Set task: Write out each line of the material again, word for word.
┌────────
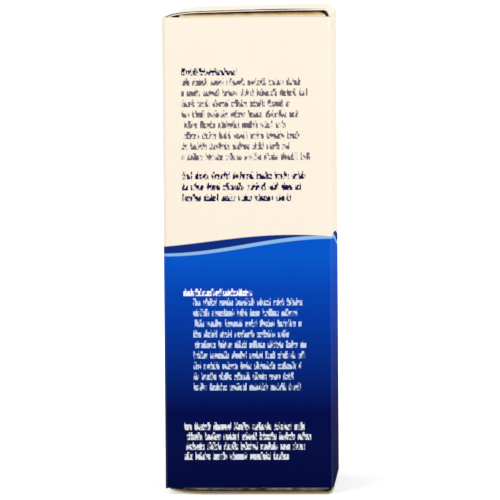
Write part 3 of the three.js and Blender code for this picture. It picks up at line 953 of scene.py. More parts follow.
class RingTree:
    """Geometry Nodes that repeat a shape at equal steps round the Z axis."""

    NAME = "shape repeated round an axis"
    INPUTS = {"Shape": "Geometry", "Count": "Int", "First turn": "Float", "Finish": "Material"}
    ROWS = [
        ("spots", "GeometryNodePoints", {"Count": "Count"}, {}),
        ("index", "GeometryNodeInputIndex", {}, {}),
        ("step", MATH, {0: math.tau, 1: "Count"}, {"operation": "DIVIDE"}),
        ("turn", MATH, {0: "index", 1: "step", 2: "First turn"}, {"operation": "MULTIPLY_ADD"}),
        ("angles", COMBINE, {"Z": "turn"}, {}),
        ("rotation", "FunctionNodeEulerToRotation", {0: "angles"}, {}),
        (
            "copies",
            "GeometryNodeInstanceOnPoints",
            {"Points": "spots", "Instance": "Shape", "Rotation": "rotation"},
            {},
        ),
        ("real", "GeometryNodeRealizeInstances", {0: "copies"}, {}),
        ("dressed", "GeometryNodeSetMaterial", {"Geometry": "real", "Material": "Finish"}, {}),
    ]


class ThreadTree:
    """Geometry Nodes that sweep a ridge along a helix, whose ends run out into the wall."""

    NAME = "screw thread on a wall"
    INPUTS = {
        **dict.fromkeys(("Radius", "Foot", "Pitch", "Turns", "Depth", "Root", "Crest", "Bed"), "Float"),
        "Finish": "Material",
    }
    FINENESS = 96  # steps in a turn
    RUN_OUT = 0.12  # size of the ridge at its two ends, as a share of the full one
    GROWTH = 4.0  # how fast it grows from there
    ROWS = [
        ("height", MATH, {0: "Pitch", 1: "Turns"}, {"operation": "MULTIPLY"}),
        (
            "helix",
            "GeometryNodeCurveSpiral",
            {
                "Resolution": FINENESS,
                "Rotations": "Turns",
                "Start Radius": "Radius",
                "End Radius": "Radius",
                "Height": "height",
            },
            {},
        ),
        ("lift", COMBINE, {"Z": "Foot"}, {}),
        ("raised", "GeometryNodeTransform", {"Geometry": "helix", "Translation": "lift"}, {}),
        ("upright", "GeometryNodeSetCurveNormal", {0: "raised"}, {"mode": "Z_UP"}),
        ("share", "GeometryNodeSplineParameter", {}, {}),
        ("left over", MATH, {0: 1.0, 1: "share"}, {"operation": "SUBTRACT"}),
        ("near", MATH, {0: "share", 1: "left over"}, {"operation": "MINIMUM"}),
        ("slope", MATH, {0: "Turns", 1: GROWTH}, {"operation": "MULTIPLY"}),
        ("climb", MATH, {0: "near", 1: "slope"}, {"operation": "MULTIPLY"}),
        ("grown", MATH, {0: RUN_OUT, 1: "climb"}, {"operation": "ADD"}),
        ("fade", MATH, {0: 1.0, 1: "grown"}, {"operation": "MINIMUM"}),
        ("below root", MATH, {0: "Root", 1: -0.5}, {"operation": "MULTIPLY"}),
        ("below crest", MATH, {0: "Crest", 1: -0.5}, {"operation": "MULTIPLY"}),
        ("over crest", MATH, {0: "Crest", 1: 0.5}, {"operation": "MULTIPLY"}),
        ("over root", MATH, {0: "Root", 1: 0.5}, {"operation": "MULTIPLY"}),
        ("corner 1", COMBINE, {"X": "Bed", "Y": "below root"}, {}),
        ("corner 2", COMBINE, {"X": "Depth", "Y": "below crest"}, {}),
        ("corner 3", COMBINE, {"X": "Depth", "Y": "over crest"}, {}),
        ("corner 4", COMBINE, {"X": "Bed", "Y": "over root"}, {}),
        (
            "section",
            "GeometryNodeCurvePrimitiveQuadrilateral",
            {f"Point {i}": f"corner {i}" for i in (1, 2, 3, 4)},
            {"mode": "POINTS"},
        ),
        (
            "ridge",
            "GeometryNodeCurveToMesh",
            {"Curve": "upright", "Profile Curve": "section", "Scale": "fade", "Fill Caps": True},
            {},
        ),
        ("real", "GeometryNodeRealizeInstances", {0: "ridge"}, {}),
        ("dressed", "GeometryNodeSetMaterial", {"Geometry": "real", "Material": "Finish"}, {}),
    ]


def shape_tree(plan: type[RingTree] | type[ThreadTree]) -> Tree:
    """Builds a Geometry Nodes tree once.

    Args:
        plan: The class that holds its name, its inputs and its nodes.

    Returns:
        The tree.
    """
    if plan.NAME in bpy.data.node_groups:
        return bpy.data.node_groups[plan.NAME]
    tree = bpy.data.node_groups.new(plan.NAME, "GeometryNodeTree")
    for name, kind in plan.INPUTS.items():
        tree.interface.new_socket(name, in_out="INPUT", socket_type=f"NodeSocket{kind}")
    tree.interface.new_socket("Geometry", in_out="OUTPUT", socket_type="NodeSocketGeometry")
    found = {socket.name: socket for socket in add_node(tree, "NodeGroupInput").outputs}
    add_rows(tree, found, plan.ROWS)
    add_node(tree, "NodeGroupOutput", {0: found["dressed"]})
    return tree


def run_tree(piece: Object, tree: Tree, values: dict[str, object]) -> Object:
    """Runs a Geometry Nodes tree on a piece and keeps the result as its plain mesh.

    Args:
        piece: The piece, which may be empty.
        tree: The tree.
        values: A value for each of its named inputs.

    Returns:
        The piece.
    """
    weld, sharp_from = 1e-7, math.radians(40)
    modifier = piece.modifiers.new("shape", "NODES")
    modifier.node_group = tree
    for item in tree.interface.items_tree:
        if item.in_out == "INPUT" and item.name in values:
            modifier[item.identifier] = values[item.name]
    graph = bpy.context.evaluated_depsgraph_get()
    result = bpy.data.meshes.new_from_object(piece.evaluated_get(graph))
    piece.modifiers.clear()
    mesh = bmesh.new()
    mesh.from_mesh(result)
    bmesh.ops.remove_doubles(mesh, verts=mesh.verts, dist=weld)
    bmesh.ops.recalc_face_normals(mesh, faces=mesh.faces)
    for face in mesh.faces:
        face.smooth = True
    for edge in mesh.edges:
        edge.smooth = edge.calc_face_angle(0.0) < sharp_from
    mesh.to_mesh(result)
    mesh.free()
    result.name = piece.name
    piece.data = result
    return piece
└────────
Task response:
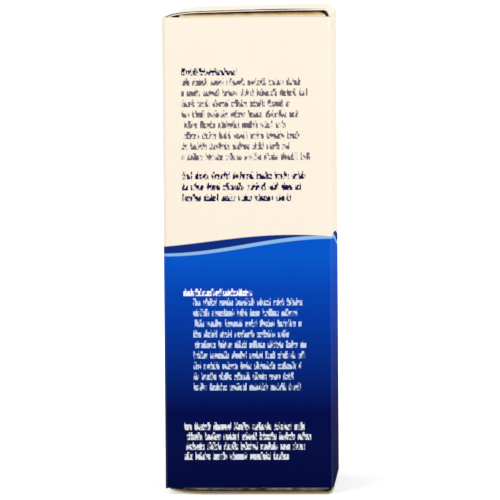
Write part 3 of the three.js and Blender code for this picture. It picks up at line 953 of scene.py. More parts follow.
class RingTree:
    """Geometry Nodes that repeat a shape at equal steps round the Z axis."""

    NAME = "shape repeated round an axis"
    INPUTS = {"Shape": "Geometry", "Count": "Int", "First turn": "Float", "Finish": "Material"}
    ROWS = [
        ("spots", "GeometryNodePoints", {"Count": "Count"}, {}),
        ("index", "GeometryNodeInputIndex", {}, {}),
        ("step", MATH, {0: math.tau, 1: "Count"}, {"operation": "DIVIDE"}),
        ("turn", MATH, {0: "index", 1: "step", 2: "First turn"}, {"operation": "MULTIPLY_ADD"}),
        ("angles", COMBINE, {"Z": "turn"}, {}),
        ("rotation", "FunctionNodeEulerToRotation", {0: "angles"}, {}),
        (
            "copies",
            "GeometryNodeInstanceOnPoints",
            {"Points": "spots", "Instance": "Shape", "Rotation": "rotation"},
            {},
        ),
        ("real", "GeometryNodeRealizeInstances", {0: "copies"}, {}),
        ("dressed", "GeometryNodeSetMaterial", {"Geometry": "real", "Material": "Finish"}, {}),
    ]


class ThreadTree:
    """Geometry Nodes that sweep a ridge along a helix, whose ends run out into the wall."""

    NAME = "screw thread on a wall"
    INPUTS = {
        **dict.fromkeys(("Radius", "Foot", "Pitch", "Turns", "Depth", "Root", "Crest", "Bed"), "Float"),
        "Finish": "Material",
    }
    FINENESS = 96  # steps in a turn
    RUN_OUT = 0.12  # size of the ridge at its two ends, as a share of the full one
    GROWTH = 4.0  # how fast it grows from there
    ROWS = [
        ("height", MATH, {0: "Pitch", 1: "Turns"}, {"operation": "MULTIPLY"}),
        (
            "helix",
            "GeometryNodeCurveSpiral",
            {
                "Resolution": FINENESS,
                "Rotations": "Turns",
                "Start Radius": "Radius",
                "End Radius": "Radius",
                "Height": "height",
            },
            {},
        ),
        ("lift", COMBINE, {"Z": "Foot"}, {}),
        ("raised", "GeometryNodeTransform", {"Geometry": "helix", "Translation": "lift"}, {}),
        ("upright", "GeometryNodeSetCurveNormal", {0: "raised"}, {"mode": "Z_UP"}),
        ("share", "GeometryNodeSplineParameter", {}, {}),
        ("left over", MATH, {0: 1.0, 1: "share"}, {"operation": "SUBTRACT"}),
        ("near", MATH, {0: "share", 1: "left over"}, {"operation": "MINIMUM"}),
        ("slope", MATH, {0: "Turns", 1: GROWTH}, {"operation": "MULTIPLY"}),
        ("climb", MATH, {0: "near", 1: "slope"}, {"operation": "MULTIPLY"}),
        ("grown", MATH, {0: RUN_OUT, 1: "climb"}, {"operation": "ADD"}),
        ("fade", MATH, {0: 1.0, 1: "grown"}, {"operation": "MINIMUM"}),
        ("below root", MATH, {0: "Root", 1: -0.5}, {"operation": "MULTIPLY"}),
        ("below crest", MATH, {0: "Crest", 1: -0.5}, {"operation": "MULTIPLY"}),
        ("over crest", MATH, {0: "Crest", 1: 0.5}, {"operation": "MULTIPLY"}),
        ("over root", MATH, {0: "Root", 1: 0.5}, {"operation": "MULTIPLY"}),
        ("corner 1", COMBINE, {"X": "Bed", "Y": "below root"}, {}),
        ("corner 2", COMBINE, {"X": "Depth", "Y": "below crest"}, {}),
        ("corner 3", COMBINE, {"X": "Depth", "Y": "over crest"}, {}),
        ("corner 4", COMBINE, {"X": "Bed", "Y": "over root"}, {}),
        (
            "section",
            "GeometryNodeCurvePrimitiveQuadrilateral",
            {f"Point {i}": f"corner {i}" for i in (1, 2, 3, 4)},
            {"mode": "POINTS"},
        ),
        (
            "ridge",
            "GeometryNodeCurveToMesh",
            {"Curve": "upright", "Profile Curve": "section", "Scale": "fade", "Fill Caps": True},
            {},
        ),
        ("real", "GeometryNodeRealizeInstances", {0: "ridge"}, {}),
        ("dressed", "GeometryNodeSetMaterial", {"Geometry": "real", "Material": "Finish"}, {}),
    ]


def shape_tree(plan: type[RingTree] | type[ThreadTree]) -> Tree:
    """Builds a Geometry Nodes tree once.

    Args:
        plan: The class that holds its name, its inputs and its nodes.

    Returns:
        The tree.
    """
    if plan.NAME in bpy.data.node_groups:
        return bpy.data.node_groups[plan.NAME]
    tree = bpy.data.node_groups.new(plan.NAME, "GeometryNodeTree")
    for name, kind in plan.INPUTS.items():
        tree.interface.new_socket(name, in_out="INPUT", socket_type=f"NodeSocket{kind}")
    tree.interface.new_socket("Geometry", in_out="OUTPUT", socket_type="NodeSocketGeometry")
    found = {socket.name: socket for socket in add_node(tree, "NodeGroupInput").outputs}
    add_rows(tree, found, plan.ROWS)
    add_node(tree, "NodeGroupOutput", {0: found["dressed"]})
    return tree


def run_tree(piece: Object, tree: Tree, values: dict[str, object]) -> Object:
    """Runs a Geometry Nodes tree on a piece and keeps the result as its plain mesh.

    Args:
        piece: The piece, which may be empty.
        tree: The tree.
        values: A value for each of its named inputs.

    Returns:
        The piece.
    """
    weld, sharp_from = 1e-7, math.radians(40)
    modifier = piece.modifiers.new("shape", "NODES")
    modifier.node_group = tree
    for item in tree.interface.items_tree:
        if item.in_out == "INPUT" and item.name in values:
            modifier[item.identifier] = values[item.name]
    graph = bpy.context.evaluated_depsgraph_get()
    result = bpy.data.meshes.new_from_object(piece.evaluated_get(graph))
    piece.modifiers.clear()
    mesh = bmesh.new()
    mesh.from_mesh(result)
    bmesh.ops.remove_doubles(mesh, verts=mesh.verts, dist=weld)
    bmesh.ops.recalc_face_normals(mesh, faces=mesh.faces)
    for face in mesh.faces:
        face.smooth = True
    for edge in mesh.edges:
        edge.smooth = edge.calc_face_angle(0.0) < sharp_from
    mesh.to_mesh(result)
    mesh.free()
    result.name = piece.name
    piece.data = result
    return piece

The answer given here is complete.